Bad-faith representations of evidence. I don’t want to say ‘dishonest presentation of evidence’ because it might not be intentional to misrepresent something, it might just be confirmation bias that leads people to do this. E.g. presenting something as evidence of flat earth that isn’t really. E.g. mis-quoting someone, or quoting someone out of context and then using that as proof that they said the earth was flat, or presenting an old map that was created to help calculate time differences around the world and which appears to present a flat earth model, but it wasn’t designed originally as a flat earth map, it’s just a 2D representation, and presenting that as evidence of flat earth is to distort the original purpose of that map.
“If it’s old it’s true” – e.g. suggesting that ancient civilisations, medieval engravings, old buddhist texts or old maps seemed to show the earth was flat. Just because it’s old, doesn’t make it true. Quite the opposite probably.
Lack of evidence for one thing works as proof for something else. E.g. We can’t prove the earth is round, therefore it’s flat. E.g. I can’t prove that there is no afterlife, but it doesn’t mean that there is an afterlife, it just means that I can’t prove it. Lack of proof for one thing doesn’t give proof to something else.
Other fallacies of that nature: e.g. Einstein said that it was impossible to prove in a mechanical way that the earth is round, and that only theoretical or mathematical models could do it (which I think should be verified anyway). Therefore, the earth isn’t round. Or because only mathematical theories can be used to explain earth’s shape, all abstract theories become valid too, including the speculations that we’re making up.
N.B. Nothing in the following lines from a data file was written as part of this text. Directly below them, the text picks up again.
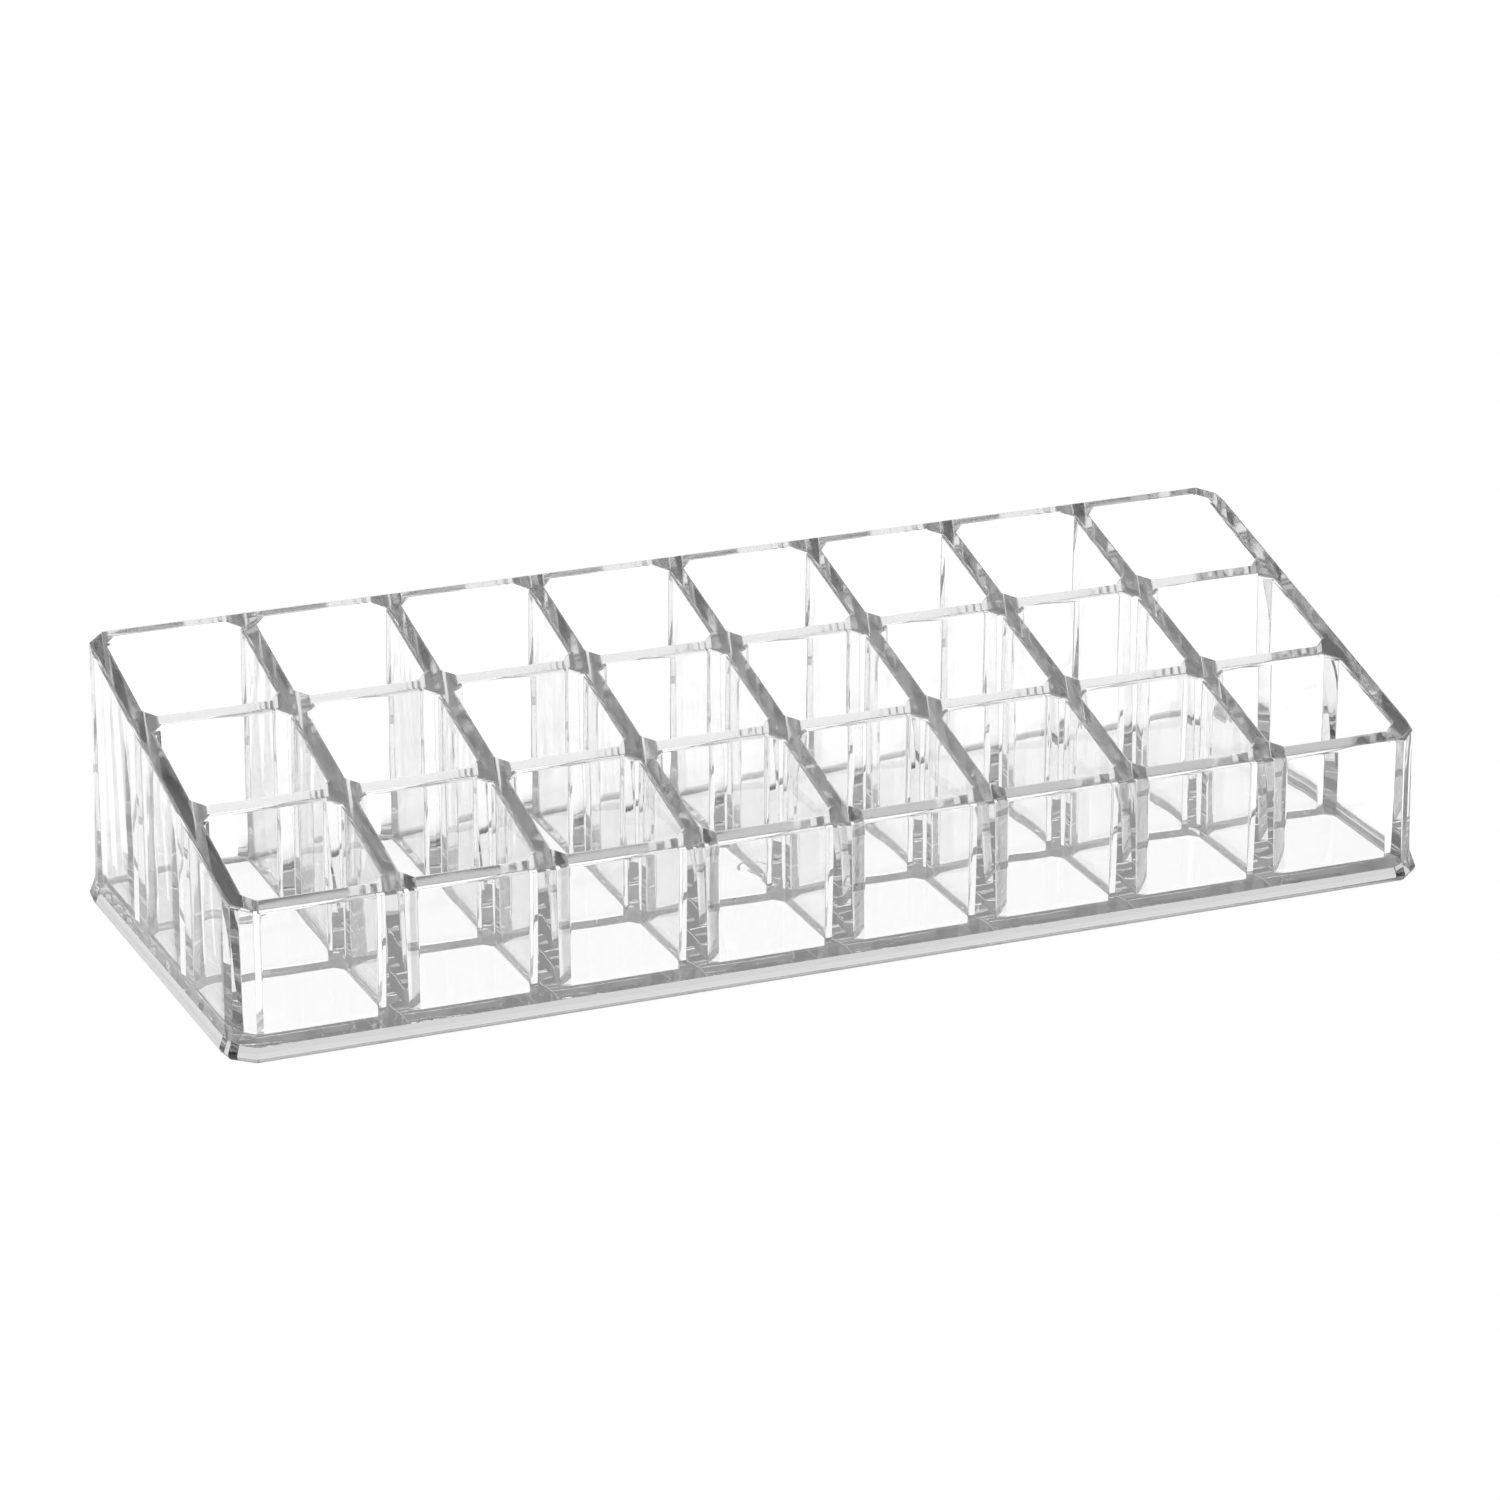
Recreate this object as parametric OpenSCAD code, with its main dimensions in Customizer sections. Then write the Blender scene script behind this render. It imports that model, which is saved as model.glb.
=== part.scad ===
// Clear vanity organizer: 24 open compartments under a rim that slopes to the front.
// A moulded tray of compartments stands on a bevelled base frame and is bonded to it.
// Origin: middle of the underside. X runs along the rows, the low front faces -Y, Z is up.
// Lengths are in mm, angles in degrees.

/* [Compartments] */
// Compartments side by side in a row
columns = 8; // [2:1:10]
// Rows, from the front to the back
rows = 3; // [1:1:5]
// Middle of one cross divider to the middle of the next
column_pitch = 27.7; // [22:0.1:36]
// Middle of one long divider to the middle of the next
row_pitch = 27.3; // [22:0.1:36]
// Flat on top of a divider, between its rounded edges
divider_land = 2.1; // [1:0.1:4]
// Leg of the chamfer that fills each corner of a compartment's mouth
mouth_corner = 2.4; // [0.5:0.1:6]
// Lean of a compartment's walls, narrower at the floor
cell_draft = 1; // [0:0.25:2]
// Thickness of the tray's floor under the compartments
floor_thickness = 1.35; // [0.8:0.05:3]

/* [Outer walls] */
// Flat on top of an outer wall, between its rounded edges
wall_land = 2; // [1:0.1:4]
// How much wider the end compartments are than the rest
end_ease = 0.5; // [0:0.1:3]
// Height of the front rim above the ground
front_height = 27.6; // [20:0.1:40]
// Height of the back rim above the ground
back_height = 50.6; // [40:0.1:70]
// Lean of the outer walls, narrower at the rim
wall_draft = 1.25; // [0:0.25:3]
// Radius of the rim's rounded edges, inside and out
edge_round = 0.6; // [0.2:0.1:1]
// Facets in a rounded edge
edge_steps = 3; // [1:1:6]

/* [Corners] */
// Distance of the corner facet from the side, along the front
corner_end_run = 4.1; // [2:0.1:8]
// Distance of the corner facet from the front, along the side
corner_side_run = 3; // [2:0.1:8]
// Depth of the small facet that eases the corner into the side
break_depth = 0.6; // [0.2:0.1:1.5]
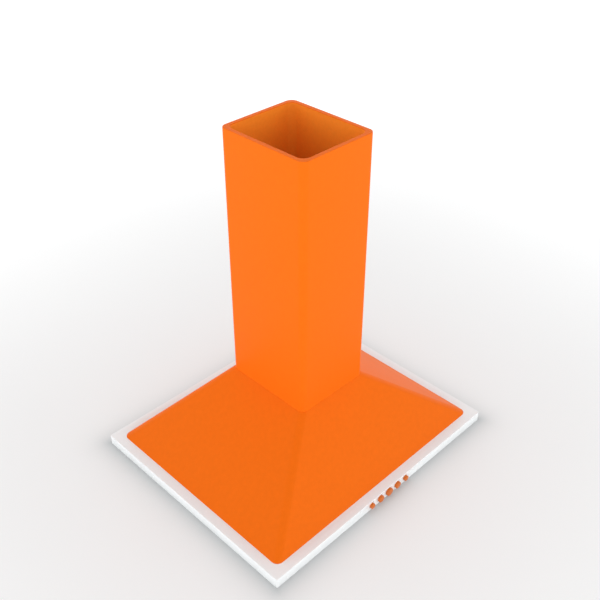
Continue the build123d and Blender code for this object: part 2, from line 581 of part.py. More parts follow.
def outlet_adapter():
    """The outlet: a transition from the chute to a round spigot, with a ledge and bar for the damper."""
    outside = adapter_loft(0) + post(SPIGOT_RADIUS, 0, 0, ADAPTER_TOP, SPIGOT_TOP)
    inside = adapter_loft(SPIGOT_WALL) + post(SPIGOT_RADIUS - SPIGOT_WALL, 0, 0, ADAPTER_TOP, SPIGOT_TOP)
    body = outside - inside
    ledge_top = FLAP_HEIGHT - FLAP_THICKNESS / 2 - CLEARANCE
    bore = SPIGOT_RADIUS - SPIGOT_WALL
    ledge_span = (ledge_top - LEDGE_THICKNESS, ledge_top)
    body += post(bore, 0, 0, *ledge_span) - post(bore - LEDGE_WIDTH, 0, 0, *ledge_span)
    bar_low = FLAP_HEIGHT - BAR_DROP
    bar = block((-BAR_HALF, BAR_HALF), (-bore, bore), (bar_low, FLAP_HEIGHT - FLAP_BARREL - 1))
    body += bar & post(SPIGOT_RADIUS - SPIGOT_WALL / 2, 0, 0, bar_low, FLAP_HEIGHT)
    for x in (-FLAP_PIN_OFFSET, FLAP_PIN_OFFSET):
        for end in (-1, 1):
            ear_y = sorted((end * (bore + SPIGOT_WALL / 4), end * (bore - EAR_LENGTH)))
            body += block((x - EAR_HALF, x + EAR_HALF), ear_y, (bar_low, FLAP_HEIGHT + EAR_HALF))
        body -= rod_y(FLAP_PIN_RADIUS, x, FLAP_HEIGHT, PIN_INSET - bore, bore - PIN_INSET)
    return body & (post(SPIGOT_RADIUS, 0, 0, ADAPTER_TOP, SPIGOT_TOP) + adapter_loft(0))


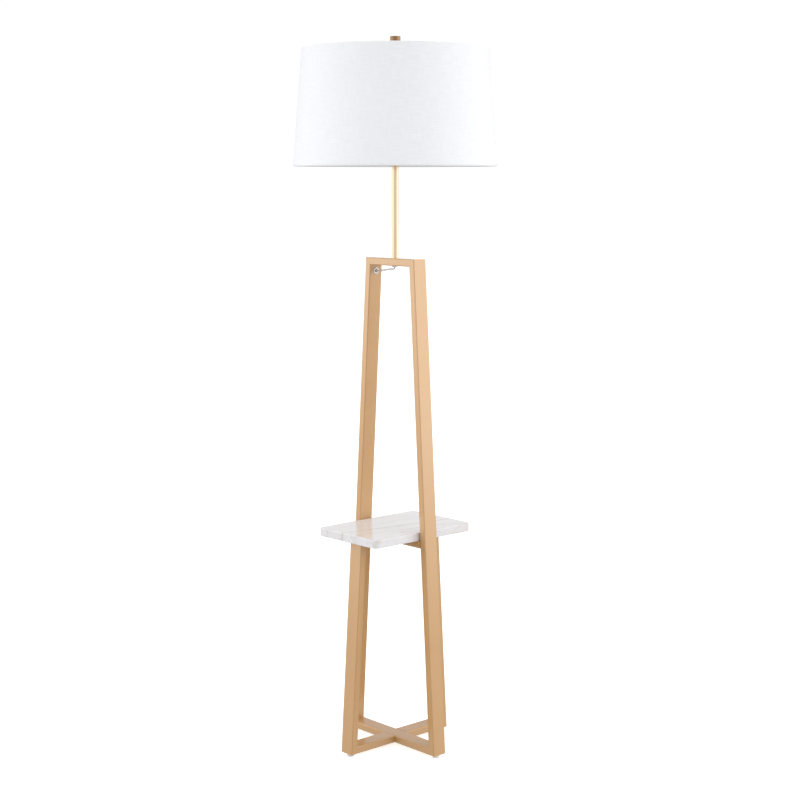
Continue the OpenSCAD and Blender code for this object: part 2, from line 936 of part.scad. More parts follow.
module harp_stud()
    color(brass)
        difference() {
            union() {
                translate([0, 0, harp_top - harp_wire_d / 2 - 1.5])
                    cylinder(h = harp_wire_d + 1.5, r = stud_boss_r);
                translate([0, 0, stud_plate_z])
                    cylinder(h = stud_plate_t, r = stud_plate_r);
                translate([0, 0, stud_plate_z])
                    cylinder(h = stud_top - stud_plate_z, d = stud_d);
            }
            translate([0, 0, harp_top])
                rotate([0, 90, 0])
                    cylinder(h = 4 * stud_boss_r, d = harp_wire_d + 2 * snug, center = true);
        }

// ---- socket and bulb ----

module socket_cap()
    color(brass)
        translate([0, 0, socket_foot])
            rotate_extrude()
                difference() {
                    union() {
                        square([cap_hub_r, cap_hub_h + 1]);
                        translate([0, cap_hub_h])
                            bowl(socket_r + cap_wall, cap_h - cap_hub_h, cap_corner);
                    }
                    translate([0, cap_hub_h + cap_wall])
                        bowl(socket_r, cap_h, cap_corner - cap_wall);
                    translate([0, -proud])
                        square([nipple_d / 2 + snug, cap_h]);
                }

// A way through the socket's wall for the switch stem
module stem_way(d)
    translate([0, 0, switch_z])
        rotate([90, 0, 0])
            cylinder(h = 2 * socket_r, d = d);

module socket_shell()
    color(brass)
        translate([0, 0, socket_foot])
            difference() {
                union() {
                    translate([0, 0, shell_foot])
                        pipe(2 * (socket_r - snug), 2 * (socket_r - shell_wall), socket_h - shell_foot);
                    ring(socket_r - shell_wall / 2, socket_h - 0.8, 1.6);
                }
                stem_way(stem_d + 2);
            }

module socket_liner()
    color([0.55, 0.40, 0.26])
        translate([0, 0, socket_foot])
            difference() {
                translate([0, 0, shell_foot + 0.5])
                    pipe(2 * liner_r, 2 * (liner_r - liner_wall), socket_h - shell_foot - 2.5);
                stem_way(stem_d + 2);
            }

module socket_body()
    color(black)
        translate([0, 0, socket_foot])
            difference() {
                union() {
                    translate([0, 0, body_foot])
                        cylinder(h = body_top - body_foot, r = body_r - 4);
                    translate([0, 0, shell_foot])
                        cylinder(h = body_top - shell_foot, r = body_r);
                }
                intersection() {
                    stem_way(stem_d + 2 * running);
                    translate([0, -socket_r - 5, switch_z])
                        cube([socket_r, 2 * socket_r, socket_r], center = true);
                }
            }

module screw_shell()
    color(brass)
        translate([0, 0, socket_foot + body_top]) {
            pipe(2 * screw_shell_r, 2 * (screw_shell_r - screw_shell_wall), screw_shell_top - body_top);
            for (i = [1 : floor((screw_shell_top - body_top) / thread_pitch) - 1])
                ring(screw_shell_r, i * thread_pitch, 2 * screw_shell_wall);
        }

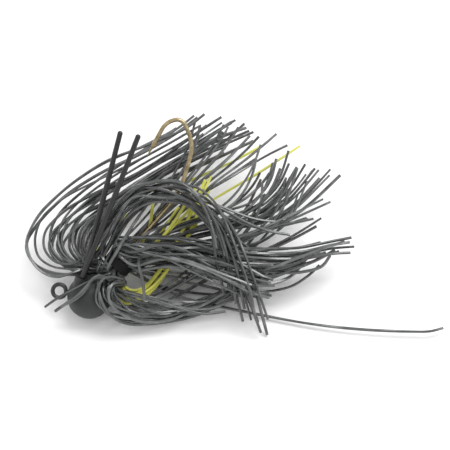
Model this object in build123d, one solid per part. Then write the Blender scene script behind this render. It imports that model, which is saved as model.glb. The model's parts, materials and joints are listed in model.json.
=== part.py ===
from build123d import *
import math
import os
import random

import numpy as np

# Skirted bass jig, lying on its side. Millimetres.
# The pieces are placed in the hook's own plane: x to the right, y up the plane, z out of it,
# with the middle of the skirt collar at (0, 0, 0). The whole jig is then leaned over onto the
# surface, which turns z out of the plane into mostly up.

# ---- driving sizes ----
PLANE_TILT = 30.0            # degrees between the hook's plane and the surface
SHANK_ANGLE = 49.0           # degrees, direction of the shank in the hook's plane
HEAD_RADIUS = 6.2
HEAD_SET_BACK = 12.2         # collar middle to head centre, along the shank
WIRE_DIAMETER = 1.2
EYE_HOLE_RADIUS = 1.3
EYE_LAND = 0.05              # how far the eye's hole is reamed into its ring
EYE_REACH = 8.6              # head centre to eye centre
EYE_BEND = 60.0              # degrees between the shank and the line tie
BARREL_WALL = 0.4            # lead around the shank under the skirt
BARREL_PAST_COLLAR = 0.6
STRAND_DIAMETER = 0.8
STRAND_PITCH = 0.84          # centre to centre where the collar packs the strands
RING_COUNTS = (8, 12, 15)    # strands in each ring inside the collar, from the middle out
COLLAR_LENGTH = 2.6
COLLAR_WALL = 0.45
COLLAR_CLEARANCE = 0.02
BARREL_CLEARANCE = 0.12      # between the barrel and the innermost ring of strands
STRAND_GAP = 0.25            # air kept between loose strands
SURFACE_GAP = 0.02           # loose strands lie this far above the surface
GUARD_ROD_DIAMETER = 1.6     # at the root, where it ends in a ball
GUARD_TIP_DIAMETER = 1.45
GUARD_ROD_SPACING = 1.8
GUARD_STEM_DIAMETER = 4.2
GUARD_STEM_LENGTH = 4.6
GUARD_FIT = 0.03             # around each rod's ball in its cup
GUARD_BALL_PROUD = 0.4       # the balls' middles stand this far out of the stem
GUARD_SWEEP = (40.0, 100.0)  # degrees in the hook's plane that the rods may swing through
POINT_LENGTH = 4.2
BARB_LENGTH = 2.6
BARB_ANGLE = 24.0

# Corners of the hook's wire after the straight shank, ending where the point's taper starts.
SHANK_END = 26.7
BEND_CORNERS = [(21.3, 33.5), (18.0, 41.0), (13.4, 39.7)]
POINT_TIP = (8.3, 30.4)

# Where the guard's stem ends and where the tips of its two rods are.
GUARD_STEM_TOP = (-9.6, -3.6, 3.2)
GUARD_TIPS = {"near": (6.6, 35.6, 17.5), "far": (1.5, 36.7, 14.5)}

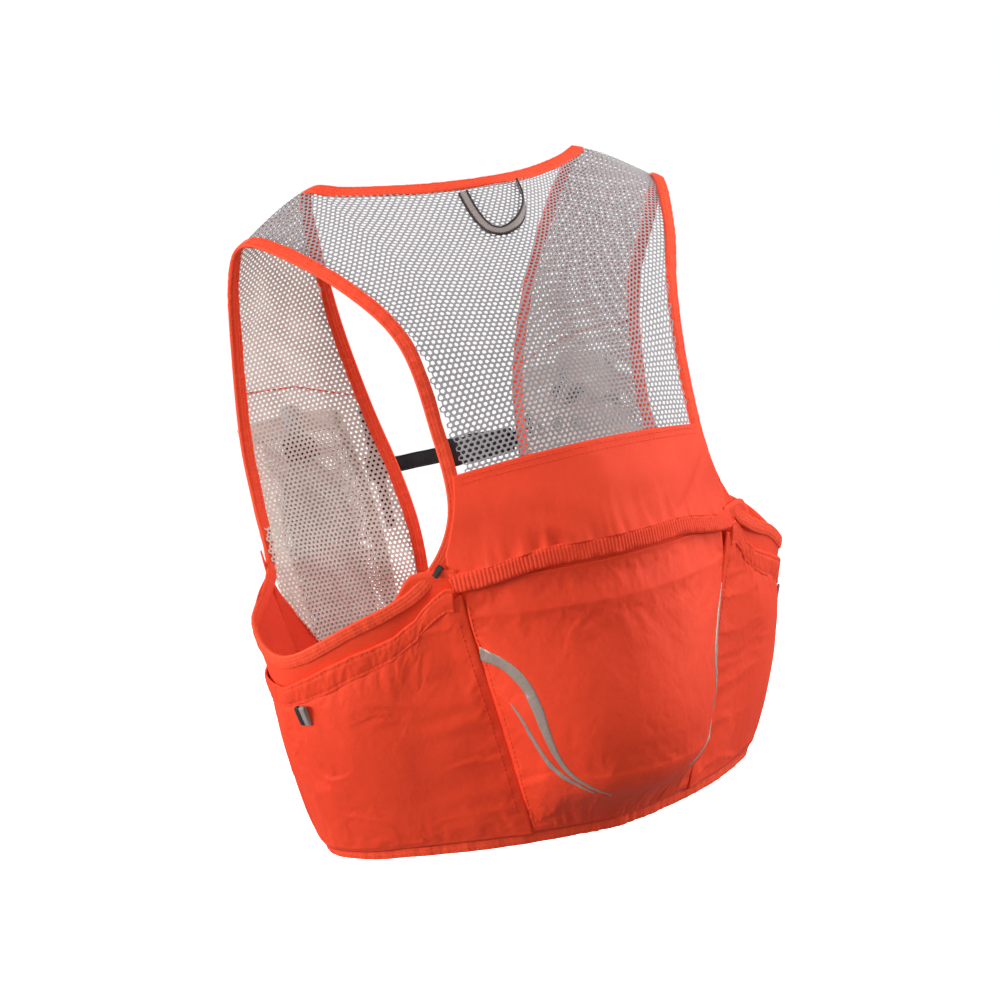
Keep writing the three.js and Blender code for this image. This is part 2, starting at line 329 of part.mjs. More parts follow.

Treating speculations as theories, or mixing up the words hypothesis and theory.A hypothesis is either a suggested explanation for an observable phenomenon, or a reasoned prediction of a possible causal correlation among multiple phenomena. But, a theory is a tested, well-substantiated, unifying explanation for a set of verified, proven factors. So, speculations about the shape of the earth are not theories until they have been really stringently tested again and again.
Not understanding the maths. – It’s quite possible that flat earthers don’t have the expert level of mathematical knowledge to understand the subject, and neither do I by the way – so I’m subject to this too. Now, either the mathematical theories are just wrong and the earth can’t be round, or these guys just don’t really understand the maths. Which one is more likely?
Trust and the belief in deception. A lot of this comes down to whether you trust ideas which you haven’t seen yourself, and when you believe there is a deception or a conspiracy going on. When you decide that there’s deception going on, it’s easy to just discount certain evidence as fake or part of the deception. E.g. “I think the earth is flat. Come on, prove that it isn’t. How about pictures of the earth? They’re fake. Satellites? Fake. International space station? Fake. But my brother went into space and saw it for himself. He’s been brainwashed, or he’s part of the conspiracy.” Perhaps these things are fake, or maybe it’s just a way to block out the evidence that disproves your theory. In the end, the conspiracy or the idea of a deception becomes a sort of tool (or maybe a trap) that erases the evidence that disproves your theory. The conspiracy is almost impossible to disprove because it relies on the assumption that information is being kept from us. We can only speculate on who is part of this conspiracy, and these speculations are presented as evidence, but where the hell is the information coming from?
As I said, some of those points could be applied to my position too, or any position including scientific ones. These are issues that anyone faces when attempting to argue a complex position. Conventional scientists are subject to things like confirmation bias and other issues too, but that doesn’t mean that all conventional or mainstream science has to be rejected completely.
A Question of Trust
I think it comes down to a question of trust. Do you trust what you’re told? And who do you trust? NASA scientists or Dave and Jay? Your own senses? Or the complex things that we’re told by various scientists and teachers.
If you listen to this episode of the flat earth podcast, let me know what you think. It’s quite long – we talked and talked for ages and we could have gone on much longer, but there’s no end to this debate when we’re essentially discussing the nature of truth and reality. But let me know what you think if you listen to it, and I’ll let you make up your own mind about the shape of the earth.
One thing I’d like to ask from you though – if you consider making a comment on Dave and Jay’s episode, please be respectful and friendly. Dave and Jay were both very polite to me and I think it’s only fair that we return the same courtesy to them, even if you really don’t agree with their position. As I said, one of the things I liked about this experience was that we were friendly and civil with each other and I want to keep it that way.
Also, Dave, Jay and Jeran – if any of you are listening to this, I’m sorry that I haven’t been converted to the flat earth position yet – but who knows I might change my mind if I feel like it’s really what’s going on, and I hope you feel I’ve been fair because I’ve made an effort to be.
At the end of the day (or at any time of the day) whatever the shape of the earth, we still have to go to work every day, still have to pay the bills, we still fall in love, we make friends, we laugh about stupid things and we look after our loved ones, and I think we all have these things in common.
Thanks for listening to this and reading it too, and if you’re a flat earther – Do you fancy a pint? Let’s go to the pub and have a friendly chat about it all. I’ll buy you a drink, how about that? In fact, if you’re not a flat earther you’re welcome too. Let’s all go to the pub and have a drink and some peanuts, and if the night goes well we could end up in karaoke. I’ll sing “Around the World” by Daft Punk (it’s easy) and you can sing Man on the Moon by REM.